Designation of a representative in writing found critical to making a lawful determination
Matter of Richards v City of Binghamton, 2011 NY Slip Op 00306, Appellate Division, Third Department
James Richards, a City of Binghamton firefighter, was receiving benefits pursuant to General Municipal Law §207-a as a result of his suffering a job-related disability.
Binghamton’s independent medical examiner subsequently determined that Richards was capable of returning to modified duty with specific restrictions and Fire Chief Daniel Thomas sent Richards a letter directing him to complete certain medical procedures and tests “within 30 days and report to work for light duty on a date six days from the date of the letter.” Richards was also advised that he had 10 days to appeal the determination by submitting a written request for appeal, accompanied by medical documentation that he was unable to perform light duty tasks.
Richards “was away on vacation” when Chief Thomas sent him the letter. The letter, however, was not received until after the deadlines for Richards to report to work or appeal had passed. Ultimately the city terminated Richards’ §207-a benefits following a number of communications and Richards sued, complaining that Binghamton failed to “comply with proper procedures.” Supreme Court agreed and directed the city to “continue paying benefits,” ruling that Richards was entitled to a hearing.
The Appellate Division agreed, holding that “Because [Binghamton] did not comply with its own procedures prior to terminating [Richards’] benefits, Supreme Court properly annulled the determination.”
The court noted that “A municipality is entitled to order medical examinations of a firefighter who is receiving benefits and direct the employee to return to light duty work if medically able (see General Municipal Law § 207-a , ).” Further, said the court, a municipality may terminate benefits if a firefighter refuses to report for such work, citing General Municipal Law §207-a.
Although §207-a does set out a procedural framework that must be followed for such determinations, it does permit "each municipality to formulate its own procedure consistent with the demands of due process” and such procedures may be established through collective bargaining.
In this instance, said the Appellate Division, the collective bargaining agreement [CBA] between Richards’ union and Binghamton provides that disagreements concerning determinations, other than initial determinations, — including whether a firefighter is able to perform light duty work — "will be resolved in accordance with the current City procedure using an impartial hearing officer."
The CBA, however, did not define what constituted the "current City procedure" and the parties did not agree on the meaning of that term. This did not create any insurmountable obstacle for the court, however, as the Appellate Division held that “Even if we accept [the city’s] contention that the CBA incorporates an undated document entitled Firefighter's and Police Officer's Disability Procedure (FPODP) as the current procedure, [the city] cannot prevail because it failed to comply with the FPODP.
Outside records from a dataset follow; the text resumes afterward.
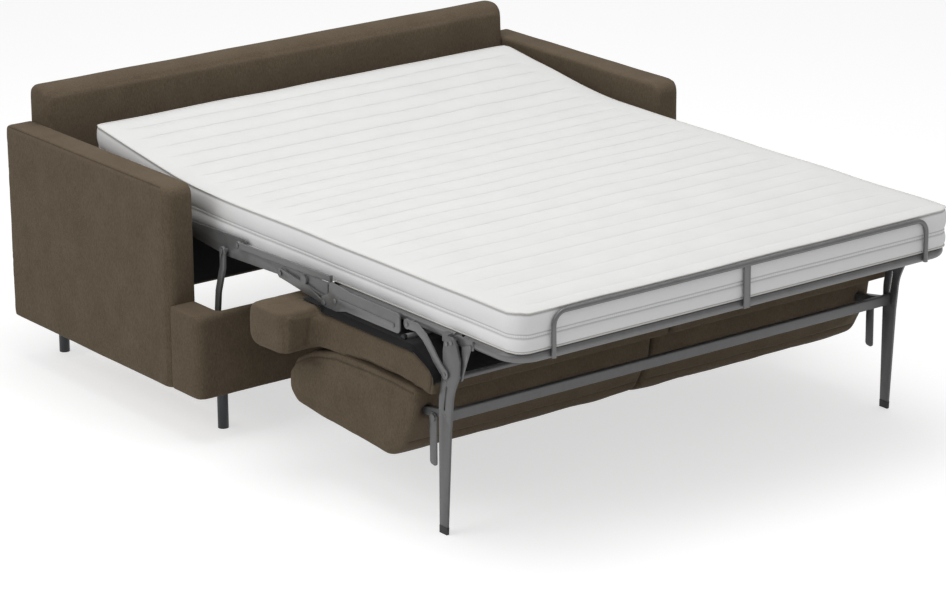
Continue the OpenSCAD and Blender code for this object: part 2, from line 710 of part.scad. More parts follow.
// Mattress: a profile with channels, rounded towards the sides and at the free ends
function channel(p) = channel_deep * pow(1 - abs(sin(180 * (p - head_p) / channel_pitch)), 2);
function top_row(pa, pb, deep, count) =
    [for (i = [count:-1:0]) let(p = pa + (pb - pa) * i / count)
        [p, bed_z + bed_t + rise(p) - deep * channel(p)]];
function mattress_ring(pa, pb, edge, deep, count) = concat(
    [[pa, bed_z + rise(pa) + edge]],
    pa < bend_p && pb > bend_p ? [[bend_p, bed_z + edge]] : [],
    [[pb, bed_z + rise(pb) + edge]],
    [for (q = top_row(pa, pb, deep, count)) [q[0], q[1] - edge]]);
module mattress_part(pa, pb, round_a, round_b) {
    w = bed_w / 2;
    count = round((pb - pa) / channel_pitch * 4);
    // Widths of the rings with their edge inset and the depth of the channels there
    plan = [[w, 9, 0.12], [w - 8, 1.5, 0.12], [w - 60, 0, 0.3], [w - 140, 0, 1]];
    ends = [for (s = plan) [s[0], s[1], s[2], s[0] > w - 40 ? pow((s[0] - w + 40) / 40, 2) * 26 : 0]];
    function outline(s) = mattress_ring(pa + round_a * s[3], pb - round_b * s[3], s[1], s[2], count);
    half = [for (s = ends) ring(outline(s), -s[0])];
    other = [for (k = [len(ends) - 1:-1:0]) ring(outline(ends[k]), ends[k][0])];
    color(white_cloth) loft(concat(half, other));
}
head_fold = [384, 576];
seat_fold = [fold_a[0] - 50, fold_b[0] + 58];
module mattress_head() {
    mattress_part(head_p, head_fold[0] - gap, 1, 0);
}
module mattress_head_fold() {
    mattress_part(head_fold[0], head_fold[1], 0, 0);
}
module mattress_base() {
    mattress_part(head_fold[1] + gap, seat_fold[0] - gap, 0, 0);
}
module mattress_seat_fold() {
    mattress_part(seat_fold[0], seat_fold[1], 0, 0);
}
module mattress_seat() {
    mattress_part(seat_fold[1] + gap, foot_pivot[0] - gap, 0, 0);
}
module mattress_foot() {
    mattress_part(foot_pivot[0] + gap, foot_p, 0, 1);
}

left_arm();
right_arm();
sofa_back();
back_lining();
front_rail();
sills();
sofa_feet();
foot_plates();
side_plates();
side_plate_bolts();
front_struts();
rear_struts();
base_rails();
base_cross_tubes();
base_slats();
base_rivets();
control_bars();
pillow_frame();
pillow_slats();
pillow_brackets();
fold_links();
fold_cross_tube();
hinge_plates();
hinge_spacers();
seat_frame();
seat_slats();
seat_brackets();
seat_board();
seat_rod();
rod_caps();
seat_cushion_left();
seat_cushion_right();
legs();
leg_cross_bar();
leg_shoes();
leg_stays();
small_stays();
leg_rivets();
foot_tube();
foot_slats();
stop_rail();
back_frame();
hanging_bars();
back_cushion_left();
back_cushion_right();
mattress_head();
mattress_head_fold();
mattress_base();
mattress_seat_fold();
mattress_seat();
mattress_foot();
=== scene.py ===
"""Sofa bed, unfolded: woven cover, black lining, powder-coated fold and a thin quilted mattress.

Depths are distances p from the sofa's rear, heights are from the floor, and both are written in
millimetres, as a maker would give them. place() turns them into the frame's metres.
"""

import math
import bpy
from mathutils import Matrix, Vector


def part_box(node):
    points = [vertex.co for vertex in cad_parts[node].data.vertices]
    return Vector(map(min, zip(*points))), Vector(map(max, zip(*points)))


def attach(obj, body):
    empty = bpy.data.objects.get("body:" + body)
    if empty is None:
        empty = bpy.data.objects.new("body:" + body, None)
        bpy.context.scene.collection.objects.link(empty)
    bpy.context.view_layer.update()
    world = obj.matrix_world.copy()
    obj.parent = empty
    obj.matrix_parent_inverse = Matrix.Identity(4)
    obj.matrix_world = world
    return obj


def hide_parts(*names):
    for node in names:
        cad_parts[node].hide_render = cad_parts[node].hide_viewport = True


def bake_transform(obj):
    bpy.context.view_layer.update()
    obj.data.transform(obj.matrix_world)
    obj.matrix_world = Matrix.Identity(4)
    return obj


bl_info = {
    "name": "Unfolded sofa bed",
    "version": (1, 0, 0),
    "blender": (4, 5, 0),
    "location": "3D View > Sidebar > Sofa bed",
    "description": "Covers, cushions, mattress and finishes of a sofa bed with an overturning fold",
    "category": "Object",
}

import bmesh
import bpy
import numpy as np
from mathutils import Matrix, Vector, noise
from mathutils.bvhtree import BVHTree
from mathutils.kdtree import KDTree

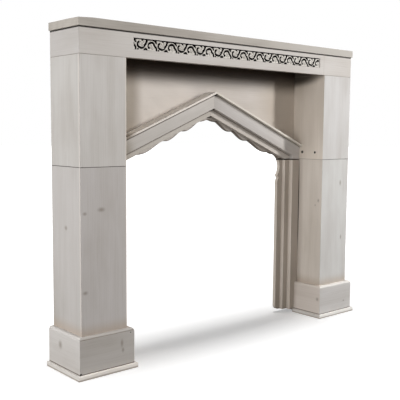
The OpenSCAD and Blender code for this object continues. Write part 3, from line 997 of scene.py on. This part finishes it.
# Bare sawn edges under the cusps, browner and darker than the washed faces; the darker colour also
# paints the shade on these undersides.
sawn_and_shaded = limed_pine("sawn_pine_cusps_shaded", DEEP, "#8b8178", "#6f655c", seed=80, stains_and_shade=MITRE_SHADE)
wall_side = limed_pine("limed_pine_wall_side", LEVEL, "#cbc2b7", "#a79b8d", seed=82)
# Limewash on the leaves' faces only, and the ground's black up their sides, which also paints shade
# in the veins and the deeper parts of the carving.
carved_y = low("scroll_strip")[1]
black_and_shade_from = tuple(carved_y + depth * MM for depth in BLACK_AND_SHADE_FROM_MM)
carved = limed_pine("limed_pine_carving", LEVEL, "#dedad3", "#b4aca2", seed=90, black_and_shade_from=black_and_shade_from)
ground_stain_and_shade = black_stained_pine()

hoods = []
board("shelf", finish["shelf"], worn_corner)
board("frieze_front", finish["frieze_front"], others=[(ground_stain_and_shade, over_scroll)])
board(
    "back_panel", finish["back_panel"], width=LOBE_EASE_MM,
    others=[(wall_side, out_of_sight), (sawn_and_shaded, looks_down)],
)
for side in SIDES:
    board(f"frieze_return_{side}", finish["frieze_return"])
    for length in ("upper", "lower"):
        board(f"{length}_leg_front_{side}", finish[f"{length}_leg_front_{side}"])
        board(f"{length}_leg_outer_{side}", finish[f"{length}_leg_outer"])
        board(f"{length}_leg_inner_{side}", finish[f"{length}_leg_inner"])
    board(f"plinth_front_{side}", finish[f"plinth_front_{side}"])
    board(f"base_front_{side}", finish[f"base_front_{side}"], rounded_base(side))
    for part in ("outer", "inner"):
        board(f"plinth_{part}_{side}", finish[f"plinth_{part}"])
        board(f"base_{part}_{side}", finish[f"base_{part}"], rounded_base(side))
    for kind in ("step", "main", "hood"):
        piece = board(f"arch_{kind}_{side}", finish[f"arch_{kind}_{side}"])
        if kind == "hood":
            hoods.append(piece)
    for kind in ("board", "step", "main"):
        board(
            f"jamb_{kind}_{side}", finish[f"jamb_{kind}"],
            others=[(returned, looks_inwards), (wall_side, looks_back)],
        )

shine_only(add_softbox(*HOOD_SOFTBOX), *hoods)
carve_scroll(carved)
mantel = [thing for thing in bpy.data.objects if thing.type == "MESH" and thing.name != "floor"]
for softbox in softboxes:
    shine_only(softbox, *mantel)
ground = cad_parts["scroll_ground"].data
ground.materials.clear()
ground.materials.append(ground_stain_and_shade)
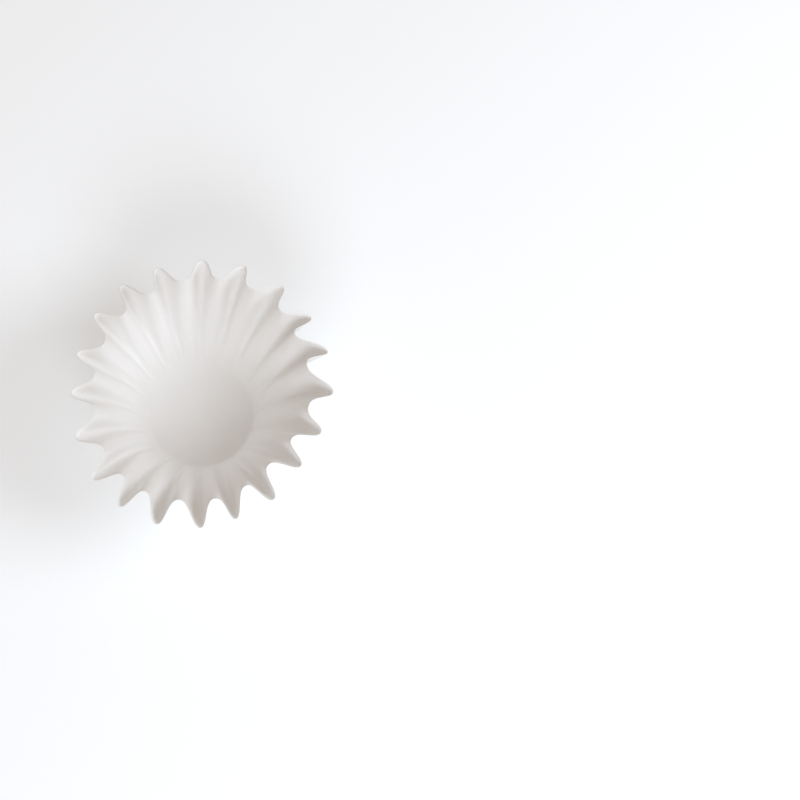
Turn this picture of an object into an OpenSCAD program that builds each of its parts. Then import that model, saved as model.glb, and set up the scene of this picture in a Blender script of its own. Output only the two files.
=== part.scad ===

The FPODP provided, in pertinent part, that "the Commissioner shall order the individual to report for such available modified duty.” Further, the parties agreed that Binghamton’s mayor is the "Commissioner," although that term is defined to also include "an agent appointed by" the Commissioner and so designated in writing by the Mayor.*
The Appellate Division found that because the record did not contain any written designation by the mayor granting “an agent” authority to perform the functions of the Commissioner, Chief Thomas did not qualify as the Commissioner's agent.
Accordingly, said the court, Thomas's letter does not constitute an order by the Commissioner, so Richards’ “noncompliance with that letter” cannot serve as a proper basis for discontinuing benefits.
Further, assuming that Chief Thomas’ letter was proper, the FPODP merely requires an individual who disagrees with the Commissioner's determination regarding a modified duty assignment to serve the Commissioner with "a demand for a hearing," It does not mention any supporting medical documentation is required to perfect such a demand.
Accordingly, the Appellate Division rejected the city’s argument that “pursuant to case law, [Richards] was not entitled to a hearing because he did not provide medical proof that he is unable to perform modified duties.
The court ruled that the case law cited by Binghamton, which included Matter of Uniform Firefighters of Cohoes, Local 2562, IAFF, AFL-CIO v City of Cohoes, 94 NY2d 686, was inapplicable as the city had chosen “a procedural framework that does not require that medical proof be submitted along with the hearing request.”
* The designation of an “agent” in writing may critical in other situations as well. For example, Section 75.2 of the Civil Service Law permits an appointing authority to designate “a deputy or other person ... in writing” to conduct a disciplinary hearing for the purpose of making findings of fact and recommendations concerning the disposition of the charges filed against the employee and the penalty, if any, to be imposed. The importance of naming a hearing officer in writing is demonstrated by Perez v NYS Dept. of Labor, 665 NYS2d 714. Citing the Court of Appeals ruling in Wiggins v Board of Education, 60 NY2d 385, the Appellate Division said that because there was no written designation appointing the hearing officer, the appointing authority “lacked jurisdiction” to maintain the initial disciplinary proceeding” against Perez.